RE: Replacing all disks in a an array as a preventative measure before failing.

linux-raid.vger.kernel.org archive mirror
 help / color / mirror / Atom feed

* RE: Replacing all disks in a an array as a preventative measure before failing.
@ 2022-02-07 20:26 Red Wil
  2022-02-07 22:28 ` Wol
                   ` (2 more replies)
  0 siblings, 3 replies; 7+ messages in thread
From: Red Wil @ 2022-02-07 20:26 UTC (permalink / raw)
  To: linux-raid

Hello,

It started as the subject said:
 - goal was to replace all 10 disks in a R6
 - context and perceived constraints
   - soft raid (no imsm and or ddl containers) 
   - multiple disk partition. partitions across 10 disks formed R6
   - downtime not an issue
   - minimize the number of commands
   - minimize disks stress
   - reduce the time spent with this process
   - difficult to add 10 spares at once in the rig
   - after a reshape/grow from 6 to 10 disks offset of data in raid
     members was all over the place from cca 10ksect to 200ksect

Approaches/solutions and critique 
 1- add one by one a 'spare' and 'replace' raid member
  critique:
  - seem to me long and tedious process
  - cannot/will not run in parallel
 2- add all the spares at once and perform 'replace' on members
  critique
  - just tedious - lots of cli commands which can be prone to mistakes.
 next ones assume I have all the 'spares' in the rig
 3- create new arrays on spares, fresh fs and copy data.
 4- dd/ddrescue copy each drive to a new one. Advantage can be done one
 by one or in parallel. less commands in the terminal. 

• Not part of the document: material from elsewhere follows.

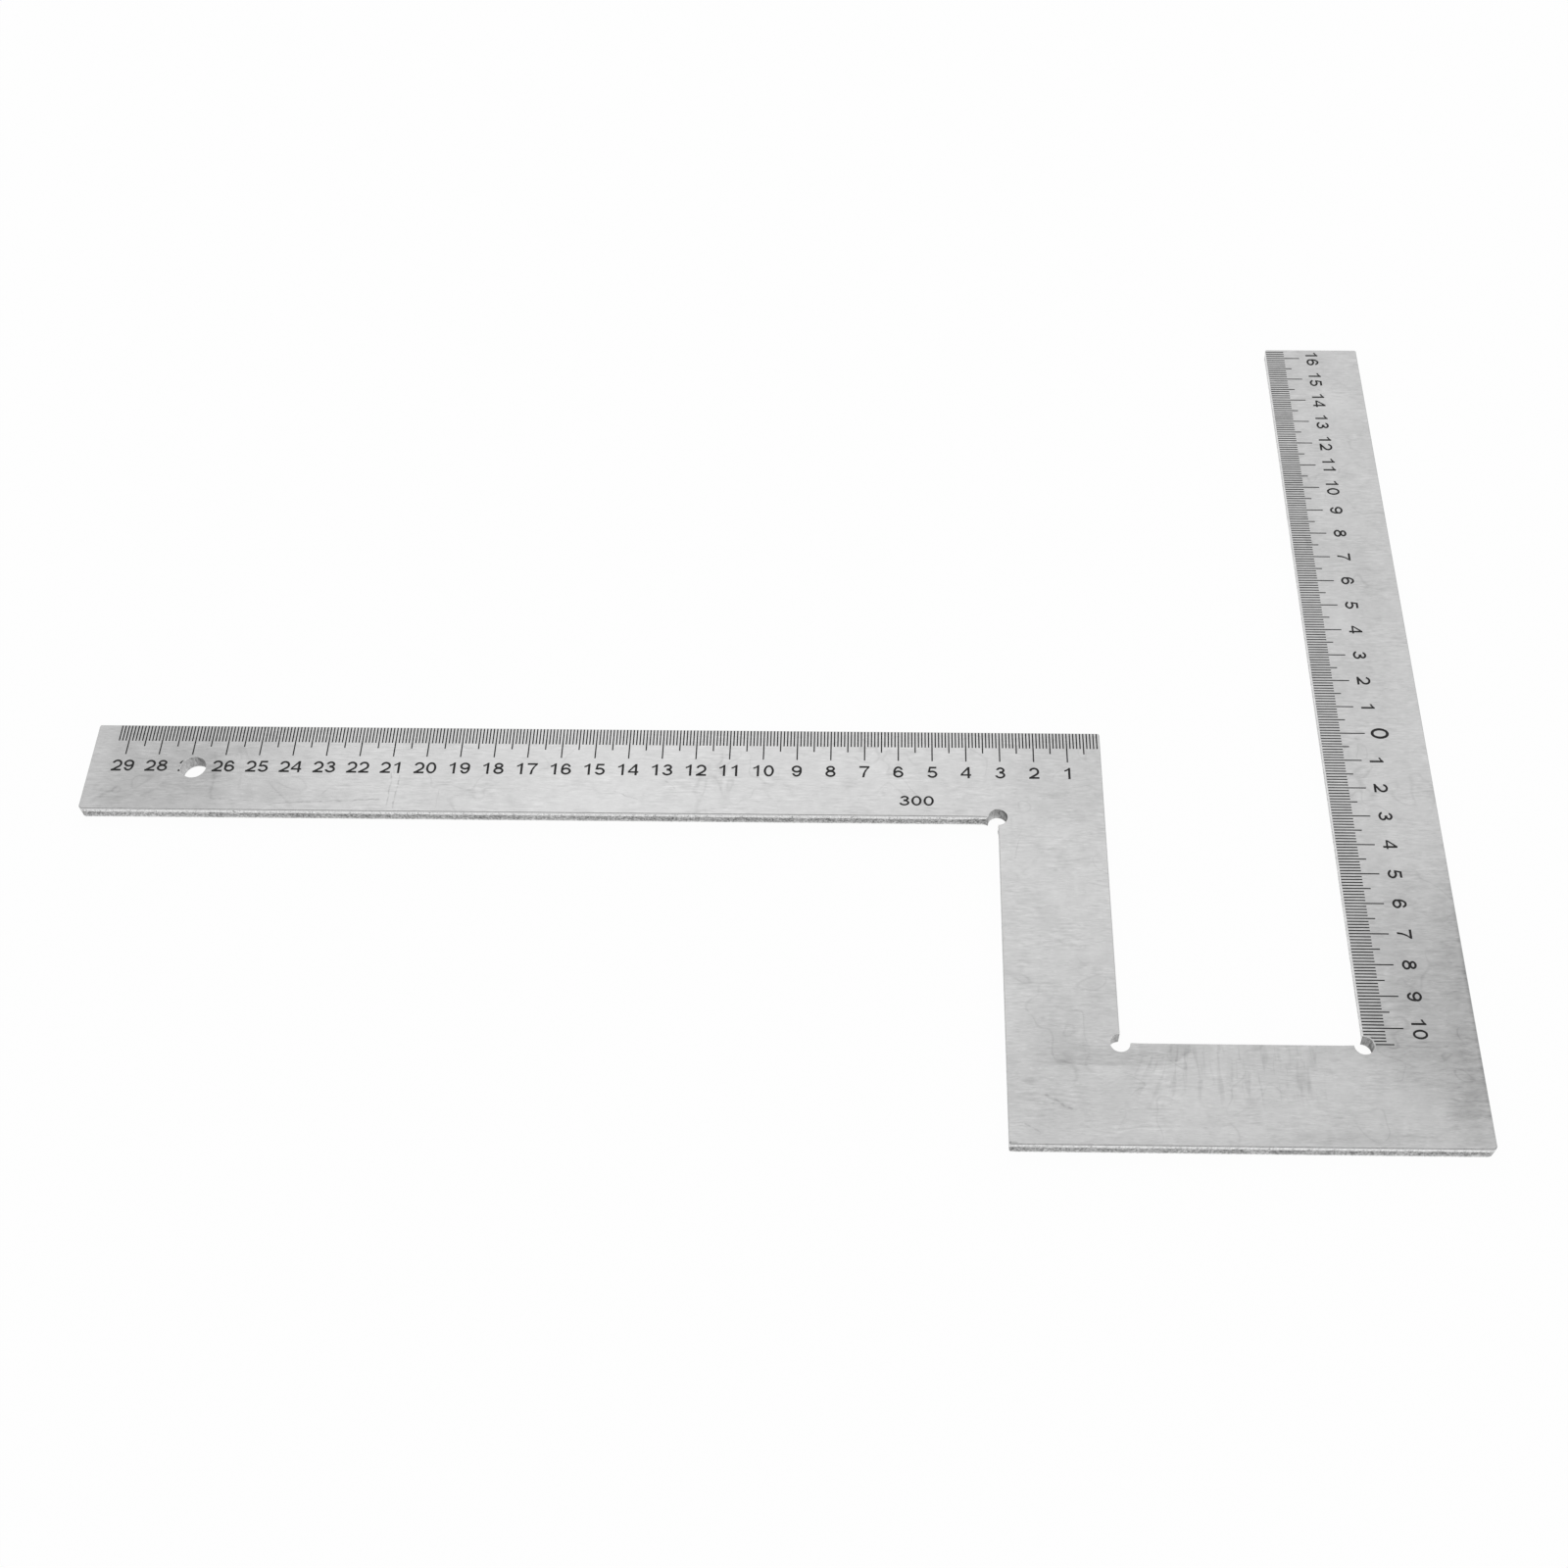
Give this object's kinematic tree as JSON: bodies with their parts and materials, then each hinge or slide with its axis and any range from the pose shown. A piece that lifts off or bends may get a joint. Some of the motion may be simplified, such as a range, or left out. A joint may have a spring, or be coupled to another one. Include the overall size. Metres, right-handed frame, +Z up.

In the end I decided I will use route (3). 
 - flexibility on creation
 - copy only what I need
 - old array is a sort of backup

Question:
Just for my curiosity regarding (4) assuming array is offline:
Besides being not recommended in case of imsm/ddl containers which (as
far as i understood) keep some data on the hardware itself

In case of pure soft raid is anything technical or safety related that
prevents a 'dd' copy of a physical hard drive to act exactly as the
original.

Thanks
Red

^ permalink raw reply	[flat|nested] 7+ messages in thread

* Re: Replacing all disks in a an array as a preventative measure before failing.
  2022-02-07 20:26 Replacing all disks in a an array as a preventative measure before failing Red Wil
@ 2022-02-07 22:28 ` Wol
  2022-02-09 20:58   ` Red Wil
  2022-02-09 13:02 ` Roger Heflin
  2022-02-09 14:57 ` Phil Turmel
  2 siblings, 1 reply; 7+ messages in thread
From: Wol @ 2022-02-07 22:28 UTC (permalink / raw)
  To: Red Wil, linux-raid

On 07/02/2022 20:26, Red Wil wrote:
> Hello,
> 
> It started as the subject said:
>   - goal was to replace all 10 disks in a R6
>   - context and perceived constraints
>     - soft raid (no imsm and or ddl containers)
>     - multiple disk partition. partitions across 10 disks formed R6
>     - downtime not an issue
>     - minimize the number of commands
>     - minimize disks stress
>     - reduce the time spent with this process
>     - difficult to add 10 spares at once in the rig
>     - after a reshape/grow from 6 to 10 disks offset of data in raid
>       members was all over the place from cca 10ksect to 200ksect
> 
> Approaches/solutions and critique
>   1- add one by one a 'spare' and 'replace' raid member
>    critique:
>    - seem to me long and tedious process
>    - cannot/will not run in parallel

There's not a problem running in parallel as far as mdraid is concerned. 
If you can get the spare drives into the chassis (or on eSATA), you can 
--replace several drives at once.

And it pretty much just does a dd, just on the live system keeping you 
raid-safe.

>   2- add all the spares at once and perform 'replace' on members
>    critique
>    - just tedious - lots of cli commands which can be prone to mistakes.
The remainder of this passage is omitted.